Why is the idea of the “concrete jungles” like Chicago and Atlanta and New York and Los Angeles turning into a real jungle so interesting to us as human beings?
In Fight Club, the main character Tyler Durden explores the semi-socialist, semi-communist idea of turning the city back on itself and reversing time so men return to men and beasts to beasts and the concrete jungles grow vines.
“We wanted to blast the world free of history…. picture yourself planting radishes and seed potatoes on the fifteenth green of a forgotten golf course. You’ll hunt elk through the damp canyon forests around the ruins of Rockefeller Center, and dig clams next to the skeleton of the Space Needle leaning at a forty-five degree angle. We’ll paint the skyscrapers with huge totem faces and goblin tikis, and every evening what’s left of mankind will retreat to empty zoos and lock itself in cages as protection against the bears and big cats and wolves that pace and watch us from outside the cage bars at night…you’ll wear leather clothes that will last you the rest of your life, and you’ll climb the wrist-thick kudzu vines that wrap the Sears Tower. Jack and the beanstalk, you’ll climb up through the dripping forest canopy and the air will be so clean you’ll see tiny figures pounding corn and laying strips of venison to dry in the empty car pool lane of an abandoned superhighway stretching eight-lanes-wide and August-hot for a thousand miles” ~Chuck Palahniuk, Fight Club, Chapter 16
When I read this I immediately pictured the scenes in “I am Legend” where Will Smith (the sole survivor in New York City of a massive scientific blooper) must hunt for the exotic animals that now roam the streets, and negotiate the vegetation that is slowly reclaiming the buildings and roads.
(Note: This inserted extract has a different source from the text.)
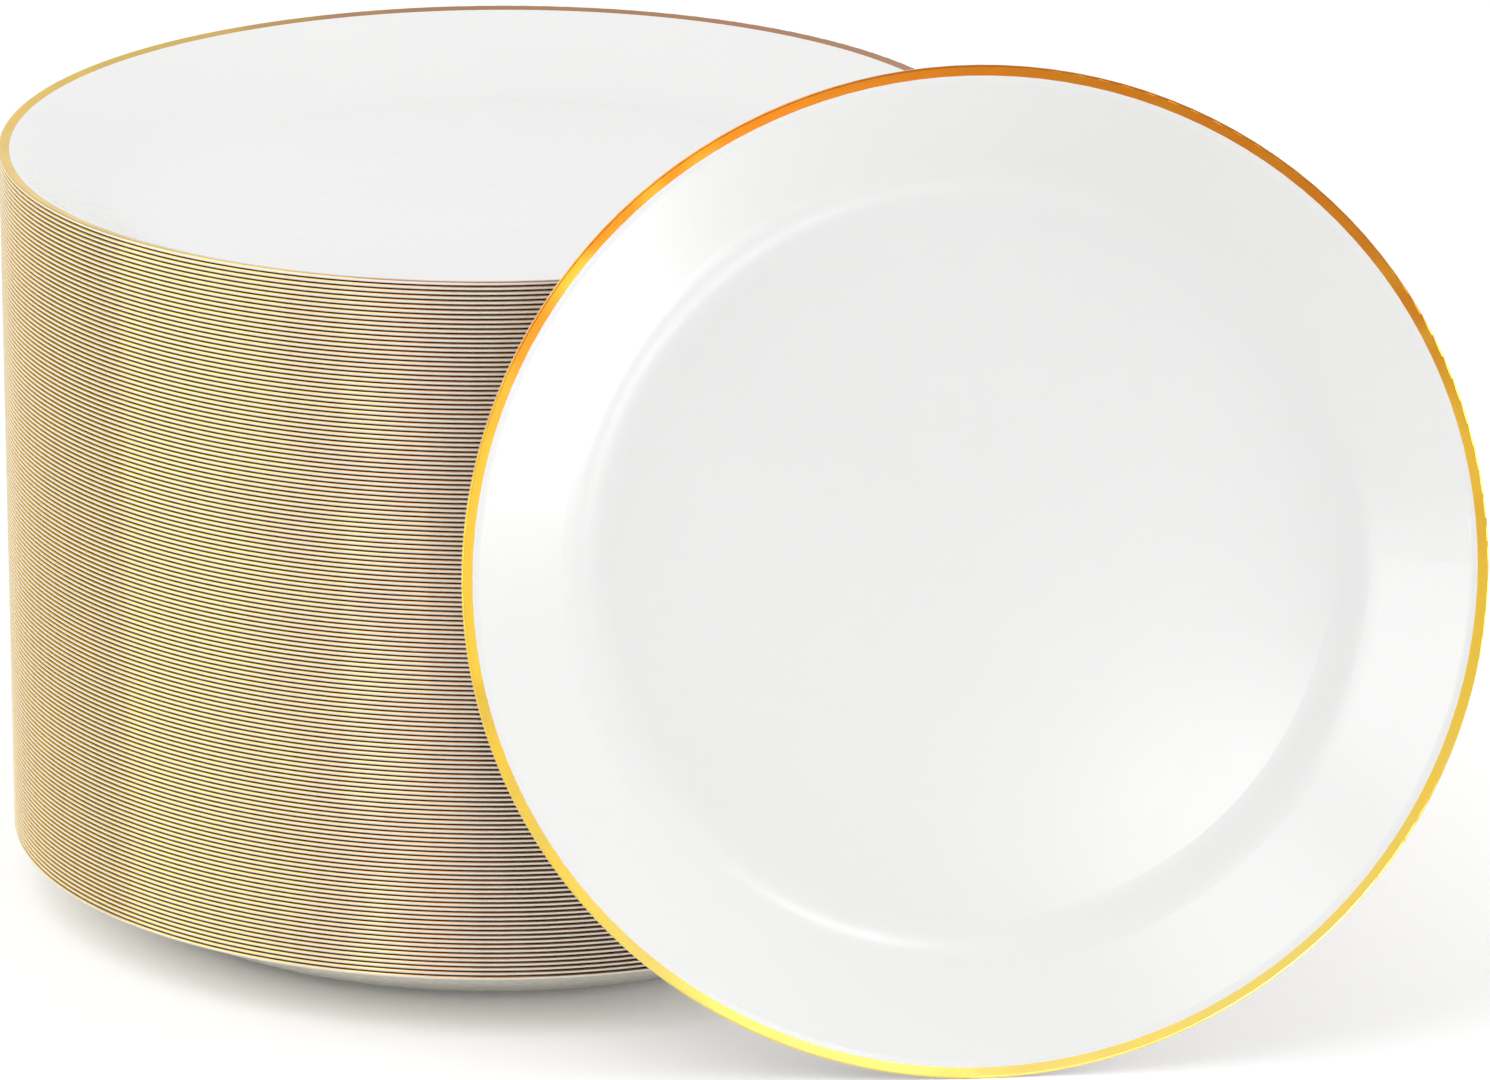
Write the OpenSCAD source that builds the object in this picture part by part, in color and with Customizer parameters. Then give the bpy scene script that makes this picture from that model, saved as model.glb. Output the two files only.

Of course all of this leads back to what we have been discussing in class. Could a genetic blooper like in Oryx and Crake, or a biological science blooper, or even a political uprising, send humanity back to its most basic instincts–hunting for food among the overgrown and abandoned streets of once major metropolis? These images are so paradoxical that they become the ultimate power tool in convincing the audience that it is not okay to mess around with nature.